--- BEGIN Dataset excerpt ---

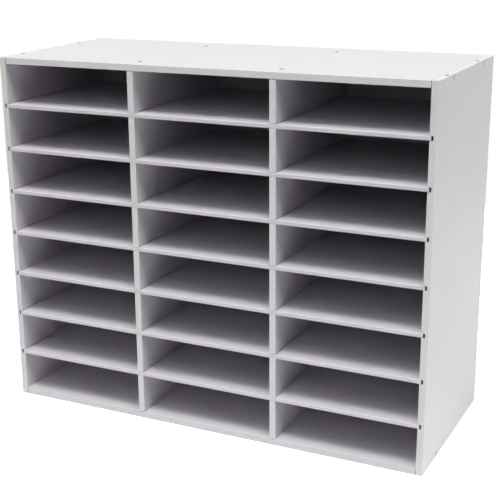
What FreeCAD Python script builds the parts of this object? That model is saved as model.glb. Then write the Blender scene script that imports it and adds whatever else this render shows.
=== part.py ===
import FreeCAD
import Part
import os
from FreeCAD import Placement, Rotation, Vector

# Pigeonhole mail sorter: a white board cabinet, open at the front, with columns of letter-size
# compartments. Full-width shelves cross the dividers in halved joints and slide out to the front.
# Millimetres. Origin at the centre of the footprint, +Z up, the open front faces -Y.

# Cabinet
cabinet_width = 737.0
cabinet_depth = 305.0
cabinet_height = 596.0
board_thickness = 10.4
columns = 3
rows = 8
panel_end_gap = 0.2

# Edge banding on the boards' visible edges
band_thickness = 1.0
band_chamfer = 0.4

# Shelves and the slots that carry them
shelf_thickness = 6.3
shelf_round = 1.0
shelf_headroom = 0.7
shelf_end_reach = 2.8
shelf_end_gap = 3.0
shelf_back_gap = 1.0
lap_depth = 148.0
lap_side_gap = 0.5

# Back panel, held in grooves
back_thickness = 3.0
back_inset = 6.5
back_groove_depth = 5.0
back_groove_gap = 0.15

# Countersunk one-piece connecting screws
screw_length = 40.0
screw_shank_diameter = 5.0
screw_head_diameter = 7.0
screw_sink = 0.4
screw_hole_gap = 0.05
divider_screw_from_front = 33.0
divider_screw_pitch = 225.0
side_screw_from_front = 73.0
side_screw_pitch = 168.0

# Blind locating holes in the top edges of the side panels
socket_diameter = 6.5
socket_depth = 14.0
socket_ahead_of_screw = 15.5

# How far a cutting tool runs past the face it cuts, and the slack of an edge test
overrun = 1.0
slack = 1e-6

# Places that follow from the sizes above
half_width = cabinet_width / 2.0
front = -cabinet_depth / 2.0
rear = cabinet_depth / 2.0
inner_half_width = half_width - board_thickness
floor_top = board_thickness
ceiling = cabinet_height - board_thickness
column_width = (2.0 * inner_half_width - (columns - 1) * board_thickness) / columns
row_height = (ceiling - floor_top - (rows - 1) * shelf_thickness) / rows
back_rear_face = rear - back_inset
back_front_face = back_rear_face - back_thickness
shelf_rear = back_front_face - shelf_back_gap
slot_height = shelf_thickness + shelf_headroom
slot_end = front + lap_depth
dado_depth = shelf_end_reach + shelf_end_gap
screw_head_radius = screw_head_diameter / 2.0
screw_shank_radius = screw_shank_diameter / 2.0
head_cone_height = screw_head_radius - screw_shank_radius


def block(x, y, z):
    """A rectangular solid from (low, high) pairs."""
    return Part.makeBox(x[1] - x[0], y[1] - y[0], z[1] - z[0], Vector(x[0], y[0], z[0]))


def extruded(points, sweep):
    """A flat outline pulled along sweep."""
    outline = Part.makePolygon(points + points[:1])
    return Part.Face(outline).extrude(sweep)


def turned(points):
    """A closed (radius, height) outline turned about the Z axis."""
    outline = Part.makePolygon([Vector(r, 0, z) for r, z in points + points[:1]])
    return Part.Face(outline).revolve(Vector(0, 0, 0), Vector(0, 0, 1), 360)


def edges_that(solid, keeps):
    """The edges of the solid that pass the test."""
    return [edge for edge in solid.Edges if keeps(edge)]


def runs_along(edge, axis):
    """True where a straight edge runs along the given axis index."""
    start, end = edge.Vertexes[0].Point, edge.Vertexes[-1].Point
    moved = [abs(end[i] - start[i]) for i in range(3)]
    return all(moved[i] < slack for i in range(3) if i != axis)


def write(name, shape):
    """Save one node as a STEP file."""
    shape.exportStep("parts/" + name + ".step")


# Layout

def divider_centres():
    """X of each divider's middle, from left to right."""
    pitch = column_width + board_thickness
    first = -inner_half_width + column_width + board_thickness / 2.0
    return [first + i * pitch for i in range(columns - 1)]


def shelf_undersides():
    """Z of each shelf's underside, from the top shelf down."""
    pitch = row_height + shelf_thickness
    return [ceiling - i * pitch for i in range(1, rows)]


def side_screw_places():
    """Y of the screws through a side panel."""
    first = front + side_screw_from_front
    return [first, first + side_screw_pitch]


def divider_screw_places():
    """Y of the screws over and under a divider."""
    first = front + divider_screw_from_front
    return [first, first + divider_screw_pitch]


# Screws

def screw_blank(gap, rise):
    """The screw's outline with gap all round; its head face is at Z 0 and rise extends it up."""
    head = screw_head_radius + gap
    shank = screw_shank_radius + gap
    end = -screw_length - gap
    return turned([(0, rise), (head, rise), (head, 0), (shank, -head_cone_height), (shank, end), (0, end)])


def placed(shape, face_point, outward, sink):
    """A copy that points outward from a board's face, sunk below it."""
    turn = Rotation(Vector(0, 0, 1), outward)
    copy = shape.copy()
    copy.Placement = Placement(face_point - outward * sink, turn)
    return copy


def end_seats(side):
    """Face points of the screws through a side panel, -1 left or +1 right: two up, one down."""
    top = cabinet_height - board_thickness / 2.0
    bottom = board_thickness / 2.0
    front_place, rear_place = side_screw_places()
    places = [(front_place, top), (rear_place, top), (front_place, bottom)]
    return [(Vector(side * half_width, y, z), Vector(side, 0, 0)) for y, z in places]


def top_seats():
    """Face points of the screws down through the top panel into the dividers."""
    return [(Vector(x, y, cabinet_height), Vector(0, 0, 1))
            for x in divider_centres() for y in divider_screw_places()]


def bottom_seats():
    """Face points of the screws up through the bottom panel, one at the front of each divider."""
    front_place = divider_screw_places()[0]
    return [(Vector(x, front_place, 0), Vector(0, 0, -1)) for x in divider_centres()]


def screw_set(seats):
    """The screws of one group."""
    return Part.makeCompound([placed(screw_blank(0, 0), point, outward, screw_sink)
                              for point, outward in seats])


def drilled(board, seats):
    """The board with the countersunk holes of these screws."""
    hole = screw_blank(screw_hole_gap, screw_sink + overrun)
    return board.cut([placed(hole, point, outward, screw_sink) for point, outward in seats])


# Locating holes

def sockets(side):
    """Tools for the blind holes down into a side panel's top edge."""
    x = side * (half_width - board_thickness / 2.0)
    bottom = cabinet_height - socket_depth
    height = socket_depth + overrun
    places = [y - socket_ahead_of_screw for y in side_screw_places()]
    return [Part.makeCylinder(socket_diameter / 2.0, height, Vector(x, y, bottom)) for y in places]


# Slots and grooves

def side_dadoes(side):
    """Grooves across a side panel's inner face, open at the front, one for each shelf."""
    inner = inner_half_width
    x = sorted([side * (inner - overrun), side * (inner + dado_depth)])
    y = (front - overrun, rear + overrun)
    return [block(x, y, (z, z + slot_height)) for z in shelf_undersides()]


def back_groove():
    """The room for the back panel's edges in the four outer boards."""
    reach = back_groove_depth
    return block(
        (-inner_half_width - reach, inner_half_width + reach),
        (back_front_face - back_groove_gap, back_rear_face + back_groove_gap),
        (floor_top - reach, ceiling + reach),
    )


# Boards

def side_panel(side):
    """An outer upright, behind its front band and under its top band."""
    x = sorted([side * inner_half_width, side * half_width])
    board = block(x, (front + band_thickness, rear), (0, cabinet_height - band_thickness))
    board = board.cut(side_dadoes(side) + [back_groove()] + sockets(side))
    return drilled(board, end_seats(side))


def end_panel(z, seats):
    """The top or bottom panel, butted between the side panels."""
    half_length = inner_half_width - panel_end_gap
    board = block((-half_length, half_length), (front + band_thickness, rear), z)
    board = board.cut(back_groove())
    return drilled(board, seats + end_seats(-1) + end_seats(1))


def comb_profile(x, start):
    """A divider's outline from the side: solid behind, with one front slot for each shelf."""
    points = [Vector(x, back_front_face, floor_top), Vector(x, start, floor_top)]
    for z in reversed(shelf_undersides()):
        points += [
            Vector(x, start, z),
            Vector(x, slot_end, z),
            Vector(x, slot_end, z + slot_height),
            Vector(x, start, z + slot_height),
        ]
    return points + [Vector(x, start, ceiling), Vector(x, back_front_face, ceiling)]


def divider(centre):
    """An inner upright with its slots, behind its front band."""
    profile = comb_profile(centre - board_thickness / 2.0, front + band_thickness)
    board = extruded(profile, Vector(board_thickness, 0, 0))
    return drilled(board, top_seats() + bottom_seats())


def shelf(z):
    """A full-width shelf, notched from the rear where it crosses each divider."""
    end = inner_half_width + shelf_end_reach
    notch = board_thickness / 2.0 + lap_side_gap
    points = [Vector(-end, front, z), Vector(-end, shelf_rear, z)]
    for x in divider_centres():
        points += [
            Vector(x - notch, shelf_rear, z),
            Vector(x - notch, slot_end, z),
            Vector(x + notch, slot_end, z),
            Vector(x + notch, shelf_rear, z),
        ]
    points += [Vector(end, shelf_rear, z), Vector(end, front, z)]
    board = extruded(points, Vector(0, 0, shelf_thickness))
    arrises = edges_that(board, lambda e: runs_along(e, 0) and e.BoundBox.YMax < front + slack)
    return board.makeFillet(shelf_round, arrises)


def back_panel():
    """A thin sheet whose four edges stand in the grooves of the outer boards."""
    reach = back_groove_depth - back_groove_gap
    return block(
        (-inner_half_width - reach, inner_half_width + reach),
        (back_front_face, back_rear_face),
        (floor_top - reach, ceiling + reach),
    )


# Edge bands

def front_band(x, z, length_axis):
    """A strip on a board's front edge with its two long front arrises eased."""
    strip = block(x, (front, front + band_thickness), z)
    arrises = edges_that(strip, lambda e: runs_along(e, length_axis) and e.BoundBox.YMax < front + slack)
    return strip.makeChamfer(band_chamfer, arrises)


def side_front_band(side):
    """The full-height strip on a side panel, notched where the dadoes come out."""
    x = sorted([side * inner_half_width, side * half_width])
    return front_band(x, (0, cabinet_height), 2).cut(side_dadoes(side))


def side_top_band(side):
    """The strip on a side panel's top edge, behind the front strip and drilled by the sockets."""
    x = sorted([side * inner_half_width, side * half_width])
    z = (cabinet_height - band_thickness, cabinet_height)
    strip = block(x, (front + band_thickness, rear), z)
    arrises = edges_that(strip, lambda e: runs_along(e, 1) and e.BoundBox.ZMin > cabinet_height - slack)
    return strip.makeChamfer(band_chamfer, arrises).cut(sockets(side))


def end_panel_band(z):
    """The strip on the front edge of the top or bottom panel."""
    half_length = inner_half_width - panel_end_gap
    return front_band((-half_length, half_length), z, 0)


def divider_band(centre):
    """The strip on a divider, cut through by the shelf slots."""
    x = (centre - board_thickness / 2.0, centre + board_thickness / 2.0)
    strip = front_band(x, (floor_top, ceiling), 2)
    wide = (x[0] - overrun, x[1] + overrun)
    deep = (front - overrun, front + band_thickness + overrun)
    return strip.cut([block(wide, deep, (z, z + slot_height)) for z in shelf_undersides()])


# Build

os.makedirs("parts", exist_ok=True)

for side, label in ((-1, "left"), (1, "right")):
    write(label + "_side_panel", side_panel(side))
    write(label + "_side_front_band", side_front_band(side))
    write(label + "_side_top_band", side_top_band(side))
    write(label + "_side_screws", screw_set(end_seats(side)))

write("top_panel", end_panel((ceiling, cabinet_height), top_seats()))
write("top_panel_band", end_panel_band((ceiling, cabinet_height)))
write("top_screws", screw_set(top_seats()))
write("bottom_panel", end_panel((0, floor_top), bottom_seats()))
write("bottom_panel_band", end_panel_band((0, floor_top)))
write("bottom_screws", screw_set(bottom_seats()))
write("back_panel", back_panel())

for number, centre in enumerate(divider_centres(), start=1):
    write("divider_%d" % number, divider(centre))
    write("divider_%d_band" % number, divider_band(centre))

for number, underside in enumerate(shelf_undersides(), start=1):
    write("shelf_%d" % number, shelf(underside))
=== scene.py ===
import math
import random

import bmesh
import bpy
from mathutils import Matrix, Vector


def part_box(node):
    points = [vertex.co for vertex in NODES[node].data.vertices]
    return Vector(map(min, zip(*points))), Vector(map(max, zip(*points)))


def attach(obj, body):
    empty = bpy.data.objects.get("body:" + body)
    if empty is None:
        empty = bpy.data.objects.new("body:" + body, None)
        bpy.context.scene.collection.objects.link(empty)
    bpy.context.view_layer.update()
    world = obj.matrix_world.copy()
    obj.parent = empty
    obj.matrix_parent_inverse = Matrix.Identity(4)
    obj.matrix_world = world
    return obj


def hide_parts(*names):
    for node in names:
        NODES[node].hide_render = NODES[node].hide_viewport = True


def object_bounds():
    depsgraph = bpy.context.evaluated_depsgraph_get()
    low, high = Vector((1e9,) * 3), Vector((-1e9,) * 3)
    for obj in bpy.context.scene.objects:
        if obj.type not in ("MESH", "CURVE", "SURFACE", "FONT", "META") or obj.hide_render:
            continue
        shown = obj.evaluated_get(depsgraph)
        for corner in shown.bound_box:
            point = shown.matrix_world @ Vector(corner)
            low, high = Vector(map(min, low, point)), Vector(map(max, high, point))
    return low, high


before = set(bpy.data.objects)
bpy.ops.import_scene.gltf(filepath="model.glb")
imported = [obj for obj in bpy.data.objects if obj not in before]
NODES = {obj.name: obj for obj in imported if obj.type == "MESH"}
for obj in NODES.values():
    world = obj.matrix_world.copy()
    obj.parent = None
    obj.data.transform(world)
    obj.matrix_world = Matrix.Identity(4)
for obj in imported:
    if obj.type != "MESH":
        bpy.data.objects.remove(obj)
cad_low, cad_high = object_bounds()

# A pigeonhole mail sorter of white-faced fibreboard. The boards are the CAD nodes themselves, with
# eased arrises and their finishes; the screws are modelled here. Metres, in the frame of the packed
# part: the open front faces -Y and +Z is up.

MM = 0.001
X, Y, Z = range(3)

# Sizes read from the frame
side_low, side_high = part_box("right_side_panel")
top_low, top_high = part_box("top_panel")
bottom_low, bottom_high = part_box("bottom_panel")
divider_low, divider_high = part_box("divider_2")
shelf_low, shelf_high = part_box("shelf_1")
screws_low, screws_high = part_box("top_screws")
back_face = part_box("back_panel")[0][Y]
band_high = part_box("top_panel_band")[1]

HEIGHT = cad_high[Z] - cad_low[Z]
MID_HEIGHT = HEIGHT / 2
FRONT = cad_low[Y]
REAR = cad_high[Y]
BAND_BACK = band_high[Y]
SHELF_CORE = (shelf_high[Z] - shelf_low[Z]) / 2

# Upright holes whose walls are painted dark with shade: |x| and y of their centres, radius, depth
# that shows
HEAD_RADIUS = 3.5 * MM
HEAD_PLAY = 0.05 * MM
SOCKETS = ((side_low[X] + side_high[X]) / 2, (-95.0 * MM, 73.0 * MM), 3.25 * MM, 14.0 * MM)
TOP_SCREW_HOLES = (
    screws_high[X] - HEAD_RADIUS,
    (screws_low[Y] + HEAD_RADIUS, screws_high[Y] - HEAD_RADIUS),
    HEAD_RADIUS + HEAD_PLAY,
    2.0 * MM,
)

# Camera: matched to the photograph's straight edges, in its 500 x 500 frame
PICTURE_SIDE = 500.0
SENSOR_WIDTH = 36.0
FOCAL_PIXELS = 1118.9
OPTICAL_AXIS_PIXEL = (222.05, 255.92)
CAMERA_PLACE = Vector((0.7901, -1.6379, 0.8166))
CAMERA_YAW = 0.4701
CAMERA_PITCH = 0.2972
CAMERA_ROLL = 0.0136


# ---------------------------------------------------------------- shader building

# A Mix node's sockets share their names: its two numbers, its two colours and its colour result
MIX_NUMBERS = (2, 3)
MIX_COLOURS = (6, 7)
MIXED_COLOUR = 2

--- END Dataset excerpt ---

Written instruction: Within the listing above, extract exactly the lines from the line with "for number, centre" to the line with "bpy.context.view_layer.update()", the two named lines included, and no others.

Full response:
for number, centre in enumerate(divider_centres(), start=1):
    write("divider_%d" % number, divider(centre))
    write("divider_%d_band" % number, divider_band(centre))

for number, underside in enumerate(shelf_undersides(), start=1):
    write("shelf_%d" % number, shelf(underside))
=== scene.py ===
import math
import random

import bmesh
import bpy
from mathutils import Matrix, Vector


def part_box(node):
    points = [vertex.co for vertex in NODES[node].data.vertices]
    return Vector(map(min, zip(*points))), Vector(map(max, zip(*points)))


def attach(obj, body):
    empty = bpy.data.objects.get("body:" + body)
    if empty is None:
        empty = bpy.data.objects.new("body:" + body, None)
        bpy.context.scene.collection.objects.link(empty)
    bpy.context.view_layer.update()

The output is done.